- [COLLECTED MATERIAL]:
[Start]
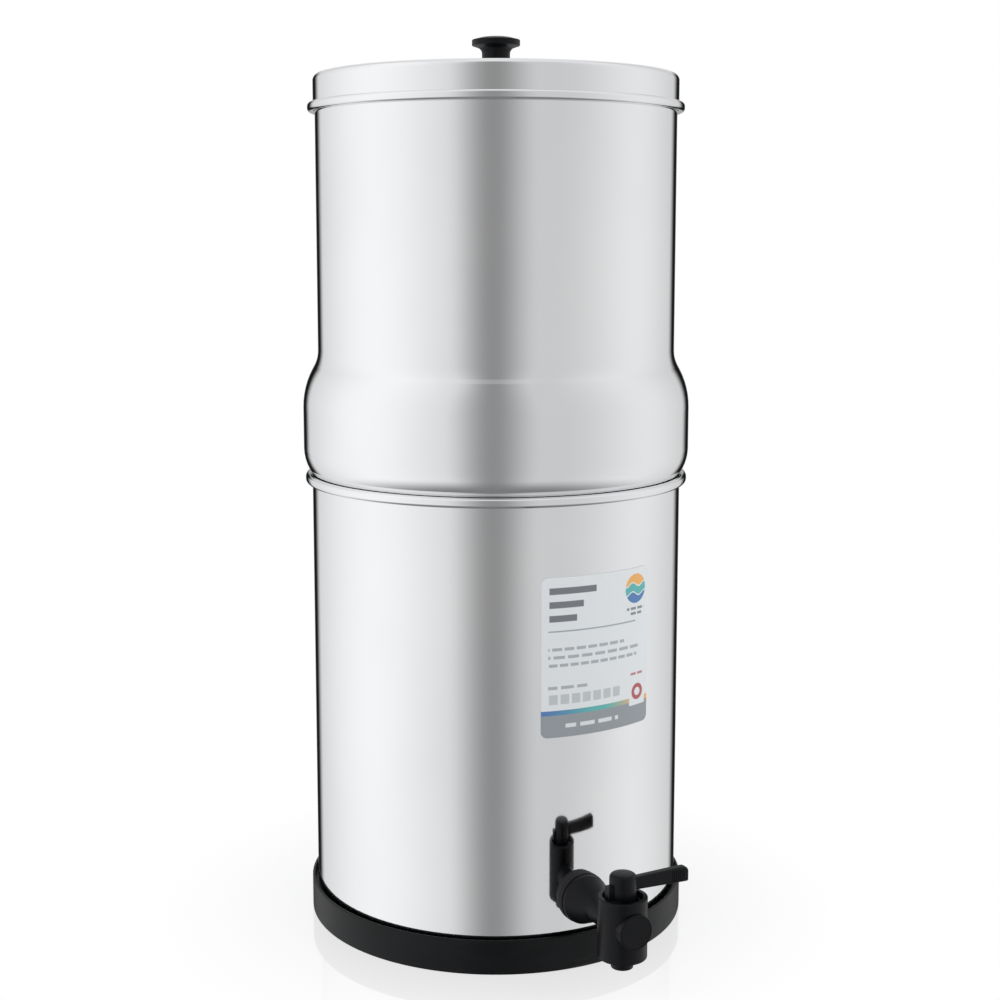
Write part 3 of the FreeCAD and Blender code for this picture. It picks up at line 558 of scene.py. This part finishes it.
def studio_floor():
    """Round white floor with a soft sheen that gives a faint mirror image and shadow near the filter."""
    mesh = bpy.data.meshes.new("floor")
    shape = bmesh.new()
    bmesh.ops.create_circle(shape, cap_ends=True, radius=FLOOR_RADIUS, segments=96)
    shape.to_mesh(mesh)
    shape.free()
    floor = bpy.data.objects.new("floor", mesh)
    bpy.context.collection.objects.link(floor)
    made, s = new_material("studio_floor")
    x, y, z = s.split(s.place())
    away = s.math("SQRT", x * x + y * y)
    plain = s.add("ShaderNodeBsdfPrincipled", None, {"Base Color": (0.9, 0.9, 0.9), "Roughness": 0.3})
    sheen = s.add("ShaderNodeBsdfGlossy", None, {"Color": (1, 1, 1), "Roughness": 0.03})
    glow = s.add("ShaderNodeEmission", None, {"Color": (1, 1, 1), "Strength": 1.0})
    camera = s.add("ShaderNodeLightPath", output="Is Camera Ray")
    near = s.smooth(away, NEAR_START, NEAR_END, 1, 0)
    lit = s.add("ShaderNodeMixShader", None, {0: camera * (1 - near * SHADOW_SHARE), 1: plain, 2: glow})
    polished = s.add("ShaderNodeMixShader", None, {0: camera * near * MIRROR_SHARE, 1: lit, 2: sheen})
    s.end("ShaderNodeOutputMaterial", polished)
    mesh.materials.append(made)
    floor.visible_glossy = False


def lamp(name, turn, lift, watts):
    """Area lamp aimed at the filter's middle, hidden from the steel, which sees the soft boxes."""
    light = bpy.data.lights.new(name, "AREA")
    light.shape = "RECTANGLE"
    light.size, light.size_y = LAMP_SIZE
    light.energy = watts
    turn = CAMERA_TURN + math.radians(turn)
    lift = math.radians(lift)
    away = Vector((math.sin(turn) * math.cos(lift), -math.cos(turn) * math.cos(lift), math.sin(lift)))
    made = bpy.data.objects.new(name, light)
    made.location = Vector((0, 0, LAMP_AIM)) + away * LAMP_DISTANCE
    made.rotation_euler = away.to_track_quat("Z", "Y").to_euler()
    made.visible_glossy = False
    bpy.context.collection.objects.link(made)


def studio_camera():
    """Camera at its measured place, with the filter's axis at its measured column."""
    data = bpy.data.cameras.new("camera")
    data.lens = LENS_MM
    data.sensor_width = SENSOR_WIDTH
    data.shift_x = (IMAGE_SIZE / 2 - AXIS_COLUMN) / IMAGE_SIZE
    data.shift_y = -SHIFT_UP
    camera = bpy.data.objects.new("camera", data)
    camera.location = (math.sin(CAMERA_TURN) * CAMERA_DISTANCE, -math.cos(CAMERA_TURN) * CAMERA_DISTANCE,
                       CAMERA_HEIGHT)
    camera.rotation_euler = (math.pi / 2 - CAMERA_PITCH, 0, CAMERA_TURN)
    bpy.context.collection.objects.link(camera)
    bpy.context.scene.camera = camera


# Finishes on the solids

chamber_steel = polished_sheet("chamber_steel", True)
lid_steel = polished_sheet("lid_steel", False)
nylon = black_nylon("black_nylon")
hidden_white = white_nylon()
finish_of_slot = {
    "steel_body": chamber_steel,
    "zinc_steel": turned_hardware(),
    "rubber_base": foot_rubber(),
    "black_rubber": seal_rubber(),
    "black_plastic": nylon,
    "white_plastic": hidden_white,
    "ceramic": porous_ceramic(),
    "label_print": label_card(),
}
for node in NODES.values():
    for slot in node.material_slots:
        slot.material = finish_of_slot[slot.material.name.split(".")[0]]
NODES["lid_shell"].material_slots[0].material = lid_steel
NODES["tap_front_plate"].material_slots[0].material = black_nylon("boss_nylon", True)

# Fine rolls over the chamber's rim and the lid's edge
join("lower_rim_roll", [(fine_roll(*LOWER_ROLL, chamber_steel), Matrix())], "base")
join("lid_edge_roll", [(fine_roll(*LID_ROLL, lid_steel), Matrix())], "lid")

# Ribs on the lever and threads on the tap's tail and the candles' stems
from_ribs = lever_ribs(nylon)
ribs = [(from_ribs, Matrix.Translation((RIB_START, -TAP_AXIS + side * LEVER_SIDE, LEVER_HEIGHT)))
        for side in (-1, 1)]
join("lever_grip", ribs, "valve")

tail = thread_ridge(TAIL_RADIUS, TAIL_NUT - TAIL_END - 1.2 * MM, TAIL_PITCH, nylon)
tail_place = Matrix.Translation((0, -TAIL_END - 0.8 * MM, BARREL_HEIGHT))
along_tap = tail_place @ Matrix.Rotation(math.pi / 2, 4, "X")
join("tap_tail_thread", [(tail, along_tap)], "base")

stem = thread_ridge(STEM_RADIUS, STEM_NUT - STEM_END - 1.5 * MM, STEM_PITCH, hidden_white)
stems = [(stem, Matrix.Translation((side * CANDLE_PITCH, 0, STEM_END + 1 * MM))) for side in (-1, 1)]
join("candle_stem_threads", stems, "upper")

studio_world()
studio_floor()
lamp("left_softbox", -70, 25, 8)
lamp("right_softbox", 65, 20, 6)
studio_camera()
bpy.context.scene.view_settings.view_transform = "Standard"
[End]
- [STATED GOAL]:
From the listing above, reproduce all the lines exactly.

- [EXPECTED OUTPUT]:
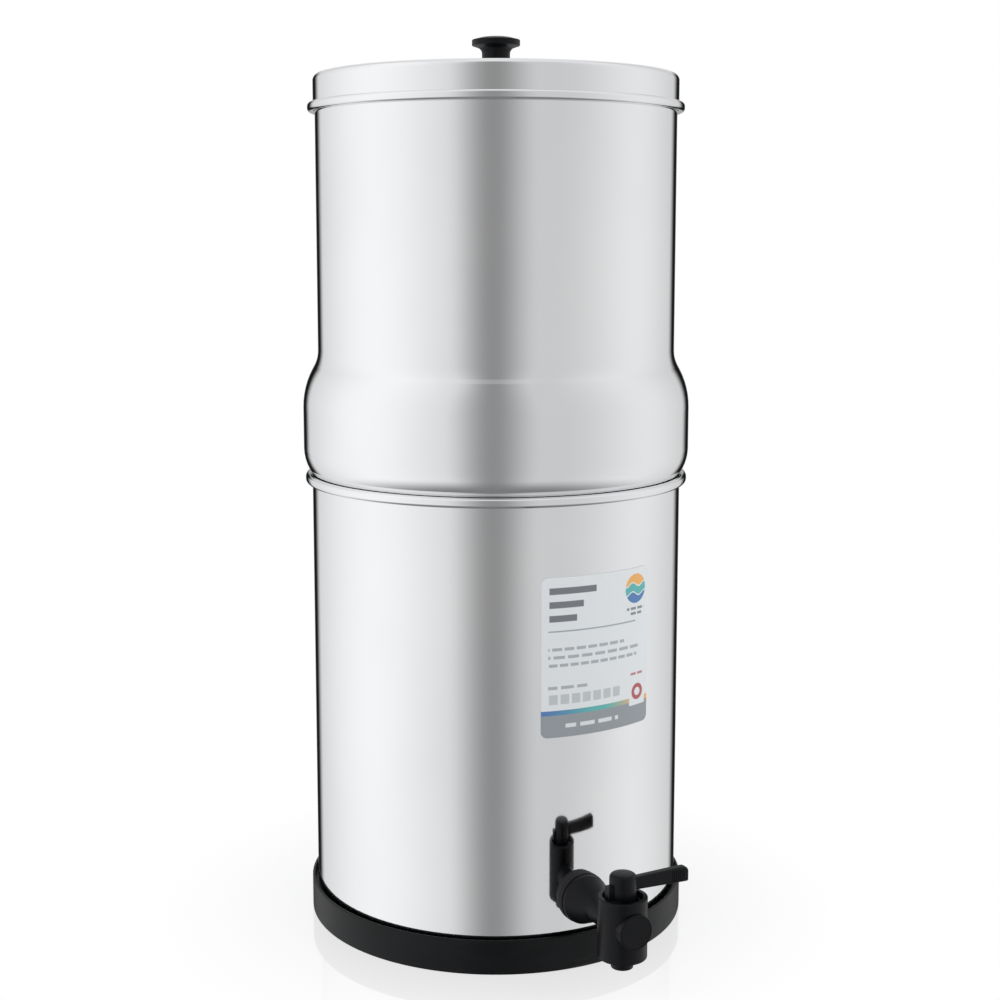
Write part 3 of the FreeCAD and Blender code for this picture. It picks up at line 558 of scene.py. This part finishes it.
def studio_floor():
    """Round white floor with a soft sheen that gives a faint mirror image and shadow near the filter."""
    mesh = bpy.data.meshes.new("floor")
    shape = bmesh.new()
    bmesh.ops.create_circle(shape, cap_ends=True, radius=FLOOR_RADIUS, segments=96)
    shape.to_mesh(mesh)
    shape.free()
    floor = bpy.data.objects.new("floor", mesh)
    bpy.context.collection.objects.link(floor)
    made, s = new_material("studio_floor")
    x, y, z = s.split(s.place())
    away = s.math("SQRT", x * x + y * y)
    plain = s.add("ShaderNodeBsdfPrincipled", None, {"Base Color": (0.9, 0.9, 0.9), "Roughness": 0.3})
    sheen = s.add("ShaderNodeBsdfGlossy", None, {"Color": (1, 1, 1), "Roughness": 0.03})
    glow = s.add("ShaderNodeEmission", None, {"Color": (1, 1, 1), "Strength": 1.0})
    camera = s.add("ShaderNodeLightPath", output="Is Camera Ray")
    near = s.smooth(away, NEAR_START, NEAR_END, 1, 0)
    lit = s.add("ShaderNodeMixShader", None, {0: camera * (1 - near * SHADOW_SHARE), 1: plain, 2: glow})
    polished = s.add("ShaderNodeMixShader", None, {0: camera * near * MIRROR_SHARE, 1: lit, 2: sheen})
    s.end("ShaderNodeOutputMaterial", polished)
    mesh.materials.append(made)
    floor.visible_glossy = False


def lamp(name, turn, lift, watts):
    """Area lamp aimed at the filter's middle, hidden from the steel, which sees the soft boxes."""
    light = bpy.data.lights.new(name, "AREA")
    light.shape = "RECTANGLE"
    light.size, light.size_y = LAMP_SIZE
    light.energy = watts
    turn = CAMERA_TURN + math.radians(turn)
    lift = math.radians(lift)
    away = Vector((math.sin(turn) * math.cos(lift), -math.cos(turn) * math.cos(lift), math.sin(lift)))
    made = bpy.data.objects.new(name, light)
    made.location = Vector((0, 0, LAMP_AIM)) + away * LAMP_DISTANCE
    made.rotation_euler = away.to_track_quat("Z", "Y").to_euler()
    made.visible_glossy = False
    bpy.context.collection.objects.link(made)


def studio_camera():
    """Camera at its measured place, with the filter's axis at its measured column."""
    data = bpy.data.cameras.new("camera")
    data.lens = LENS_MM
    data.sensor_width = SENSOR_WIDTH
    data.shift_x = (IMAGE_SIZE / 2 - AXIS_COLUMN) / IMAGE_SIZE
    data.shift_y = -SHIFT_UP
    camera = bpy.data.objects.new("camera", data)
    camera.location = (math.sin(CAMERA_TURN) * CAMERA_DISTANCE, -math.cos(CAMERA_TURN) * CAMERA_DISTANCE,
                       CAMERA_HEIGHT)
    camera.rotation_euler = (math.pi / 2 - CAMERA_PITCH, 0, CAMERA_TURN)
    bpy.context.collection.objects.link(camera)
    bpy.context.scene.camera = camera


# Finishes on the solids

chamber_steel = polished_sheet("chamber_steel", True)
lid_steel = polished_sheet("lid_steel", False)
nylon = black_nylon("black_nylon")
hidden_white = white_nylon()
finish_of_slot = {
    "steel_body": chamber_steel,
    "zinc_steel": turned_hardware(),
    "rubber_base": foot_rubber(),
    "black_rubber": seal_rubber(),
    "black_plastic": nylon,
    "white_plastic": hidden_white,
    "ceramic": porous_ceramic(),
    "label_print": label_card(),
}
for node in NODES.values():
    for slot in node.material_slots:
        slot.material = finish_of_slot[slot.material.name.split(".")[0]]
NODES["lid_shell"].material_slots[0].material = lid_steel
NODES["tap_front_plate"].material_slots[0].material = black_nylon("boss_nylon", True)

# Fine rolls over the chamber's rim and the lid's edge
join("lower_rim_roll", [(fine_roll(*LOWER_ROLL, chamber_steel), Matrix())], "base")
join("lid_edge_roll", [(fine_roll(*LID_ROLL, lid_steel), Matrix())], "lid")

# Ribs on the lever and threads on the tap's tail and the candles' stems
from_ribs = lever_ribs(nylon)
ribs = [(from_ribs, Matrix.Translation((RIB_START, -TAP_AXIS + side * LEVER_SIDE, LEVER_HEIGHT)))
        for side in (-1, 1)]
join("lever_grip", ribs, "valve")

tail = thread_ridge(TAIL_RADIUS, TAIL_NUT - TAIL_END - 1.2 * MM, TAIL_PITCH, nylon)
tail_place = Matrix.Translation((0, -TAIL_END - 0.8 * MM, BARREL_HEIGHT))
along_tap = tail_place @ Matrix.Rotation(math.pi / 2, 4, "X")
join("tap_tail_thread", [(tail, along_tap)], "base")

stem = thread_ridge(STEM_RADIUS, STEM_NUT - STEM_END - 1.5 * MM, STEM_PITCH, hidden_white)
stems = [(stem, Matrix.Translation((side * CANDLE_PITCH, 0, STEM_END + 1 * MM))) for side in (-1, 1)]
join("candle_stem_threads", stems, "upper")

studio_world()
studio_floor()
lamp("left_softbox", -70, 25, 8)
lamp("right_softbox", 65, 20, 6)
studio_camera()
bpy.context.scene.view_settings.view_transform = "Standard"